Selective Disclosure: Balancing Privacy with Compliance

At the heart of ZKN's smart contract technology stack are Zero-Knowledge (ZK) proofs. In addition to scalability of decentralized applications, selective disclosure is one of the key features of Zero-Knowledge Proofs. Selective disclosure is a particularly significant cryptographic technique, as it allows users to reveal only the necessary information for verifications, enabling compliance with jurisdictional regulations without compromising confidentiality or the security of information. This capability demonstrates ZKN's potential for widespread adoption with a commitment to ensuring data privacy without compromising legitimacy, offering a scalable and secure solution that not only aligns with the cypherpunk ethos of securing the network but also meets the needs of both individuals and institutions.

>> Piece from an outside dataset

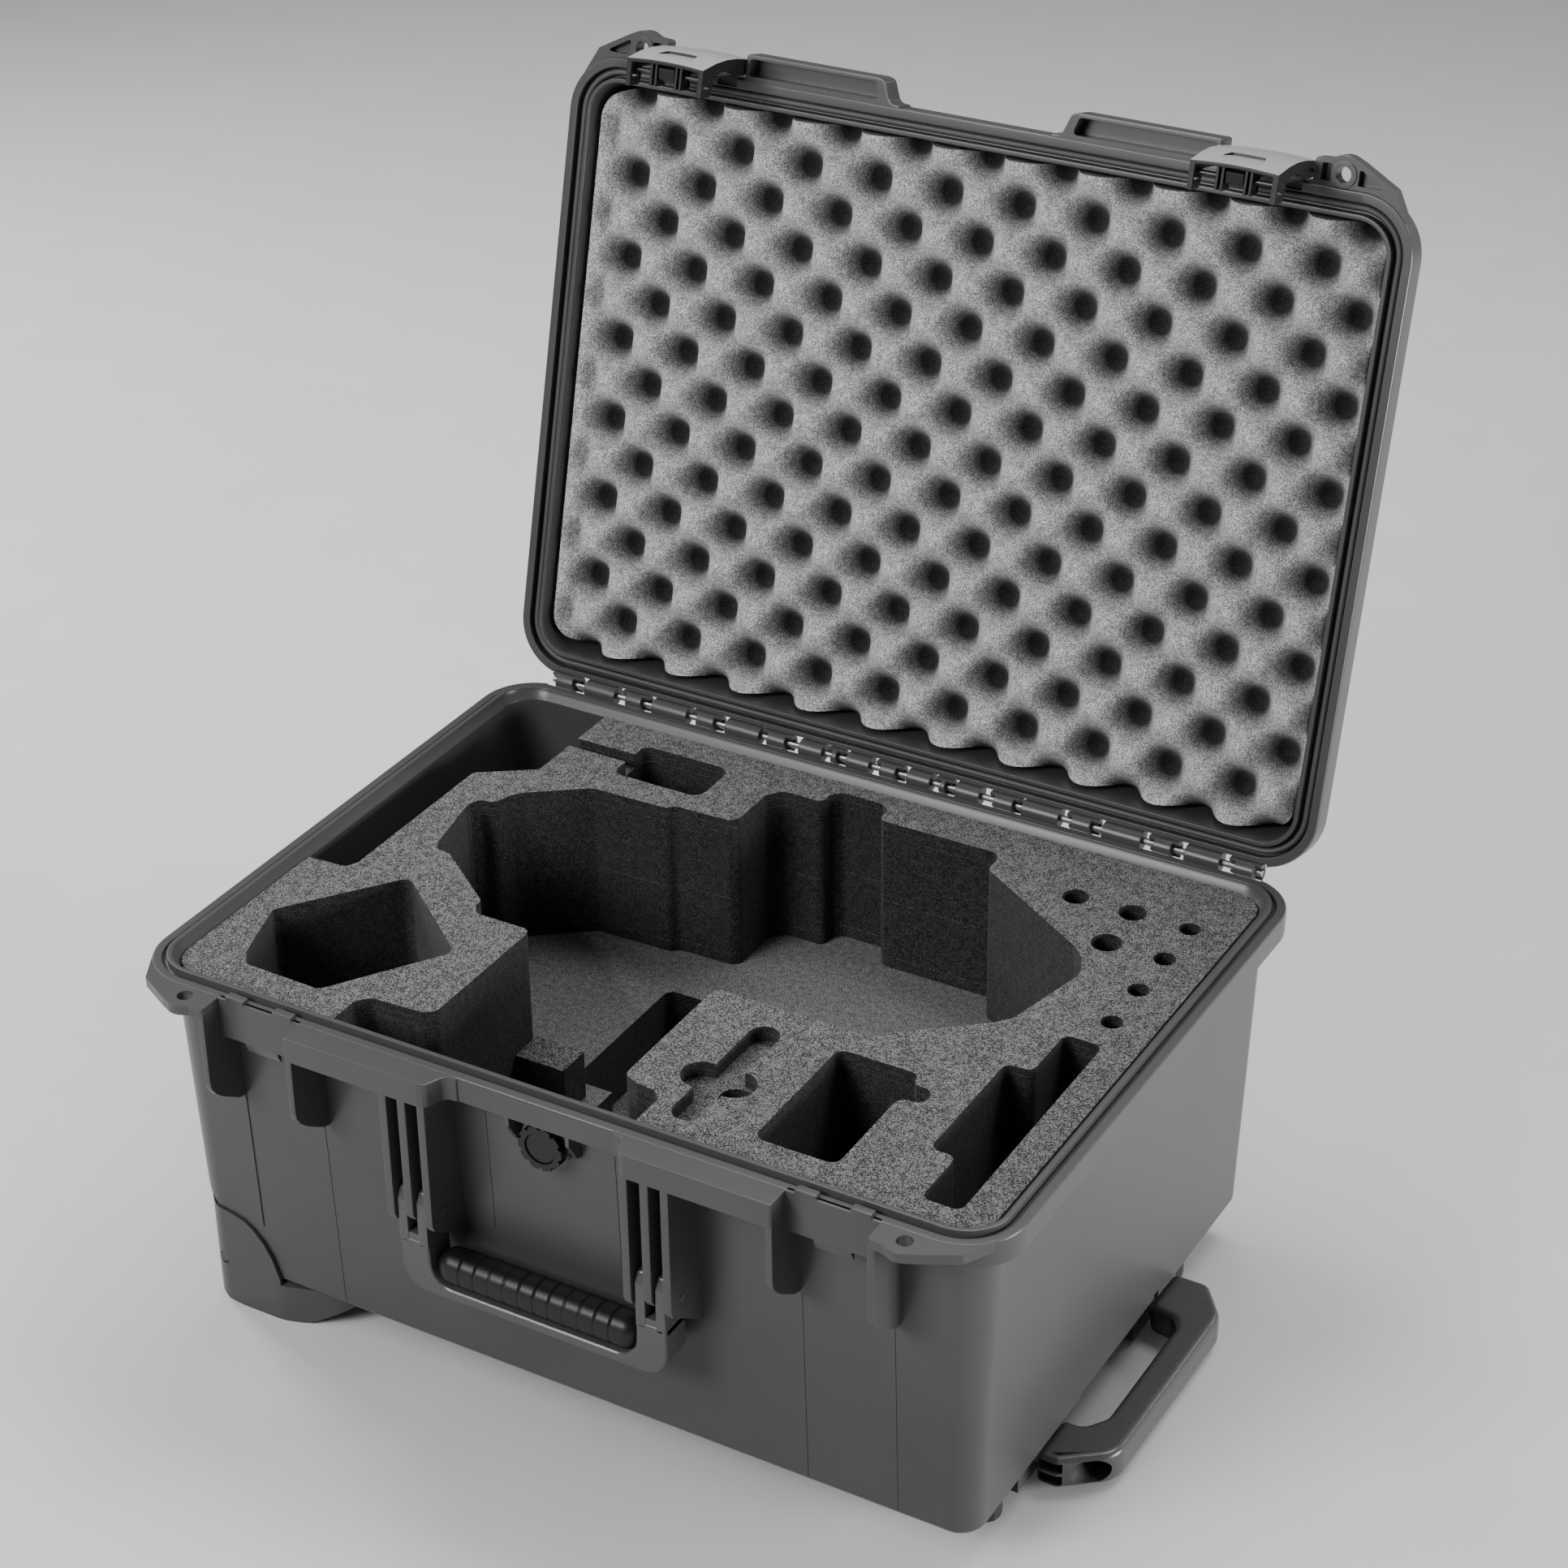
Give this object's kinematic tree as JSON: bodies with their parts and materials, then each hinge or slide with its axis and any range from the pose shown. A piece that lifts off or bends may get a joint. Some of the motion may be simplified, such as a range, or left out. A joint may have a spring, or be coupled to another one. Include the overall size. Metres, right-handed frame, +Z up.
{
  "type": "drone carrying case",
  "caption": "Wheeled hard case for a quadcopter, lid open: cut-out foam base, egg-crate lid foam, draw latches, folding front handle and pull-out trolley grip.",
  "frame": {"origin": "on the flat underside of the trolley cover, which the case stands on, at the middle of the case's width and depth", "axes": "+X to the right along the front, +Y to the back, +Z up"},
  "size_m": [0.5545, 0.5483, 0.631],
  "materials": {
    "shell_plastic": "fine moulded texture",
    "fitting_plastic": "satin",
    "latch_plastic": "satin",
    "rubber": "matte",
    "tyre": "matte",
    "foam": "open-cell foam",
    "steel": "brushed",
    "aluminium": "satin"
  },
  "bodies": {
    "base": {"base_shell": "shell_plastic", "hinge_pin": "steel", "foam_top_sheet": "foam", "foam_upper": "foam", "foam_middle": "foam", "foam_lower": "foam", "foam_floor": "foam", "foam_base": "foam", "foam_ledge_block": "foam", "valve_body": "fitting_plastic", "valve_cap": "fitting_plastic", "handle_pin_left": "steel", "handle_pin_right": "steel", "wheel_housing_front": "shell_plastic", "wheel_housing_rear": "shell_plastic", "housing_screw_front": "steel", "housing_screw_rear": "steel", "wheel_axle_front": "steel", "wheel_axle_rear": "steel", "trolley_cover": "fitting_plastic", "foot_front": "rubber", "foot_rear": "rubber"},
    "lid": {"lid_shell": "shell_plastic", "lid_gasket": "rubber", "lid_foam": "foam", "latch_pivot_pin_left": "steel", "latch_pivot_pin_right": "steel"},
    "latch_left": {"latch_body_left": "latch_plastic", "latch_claw_left": "fitting_plastic", "latch_claw_pin_left": "steel"},
    "latch_right": {"latch_body_right": "latch_plastic", "latch_claw_right": "fitting_plastic", "latch_claw_pin_right": "steel"},
    "front_handle": {"handle_frame": "fitting_plastic", "handle_grip": "rubber"},
    "wheel_front": {"wheel_tyre_front": "tyre", "wheel_hub_front": "fitting_plastic"},
    "wheel_rear": {"wheel_tyre_rear": "tyre", "wheel_hub_rear": "fitting_plastic"},
    "trolley": {"trolley_grip": "fitting_plastic", "trolley_tube_front": "aluminium", "trolley_tube_rear": "aluminium"}
  },
  "joints": [
    {"name": "lid_hinge", "type": "hinge", "parent": "base", "child": "lid", "pos_m": [0, 0.19624, 0.23334], "axis": [1, 0, 0], "range_deg": [0, 104.3]},
    {"name": "latch_left_hinge", "type": "hinge", "parent": "lid", "child": "latch_left", "pos_m": [-0.178, 0.29955, 0.61571], "axis": [-1, 0, 0], "range_deg": [0, 75]},
    {"name": "latch_right_hinge", "type": "hinge", "parent": "lid", "child": "latch_right", "pos_m": [0.178, 0.29955, 0.61571], "axis": [-1, 0, 0], "range_deg": [0, 75]},
    {"name": "front_handle_hinge", "type": "hinge", "parent": "base", "child": "front_handle", "pos_m": [0, -0.1966, 0.1425], "axis": [-1, 0, 0], "range_deg": [0, 100]},
    {"name": "trolley_slide", "type": "slide", "parent": "base", "child": "trolley", "axis": [1, 0, 0], "range_m": [0, 0.38]},
    {"name": "wheel_front_spin", "type": "hinge", "parent": "base", "child": "wheel_front", "pos_m": [-0.227, -0.155, 0.0255], "axis": [0, 1, 0], "continuous": true},
    {"name": "wheel_rear_spin", "type": "hinge", "parent": "base", "child": "wheel_rear", "pos_m": [-0.227, 0.155, 0.0255], "axis": [0, 1, 0], "continuous": true}
  ]
}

Envisioning a Universally Secure Digital Ecosystem

ZKN is not just decentralized network infrastructure with an application platform but a vision for a more secure digital future for everyone. A commitment to securing information through data-agnostic privacy networks, application neutrality, and innovative use of cryptographic technologies to bridge worlds, makes the Zero Knowledge Network a versatile foundation for a wide array of applications. This ensures that ZKN is well-positioned to set new standards for information security, offering a robust solution to the pressing need for digital security across the board. As we navigate the complexities of the increasingly digital landscape, the Zero Knowledge Network is paving the way for a safer digital ecosystem, ensuring that privacy, or rather, the safeguarding of digital integrity, becomes an accessible reality for all.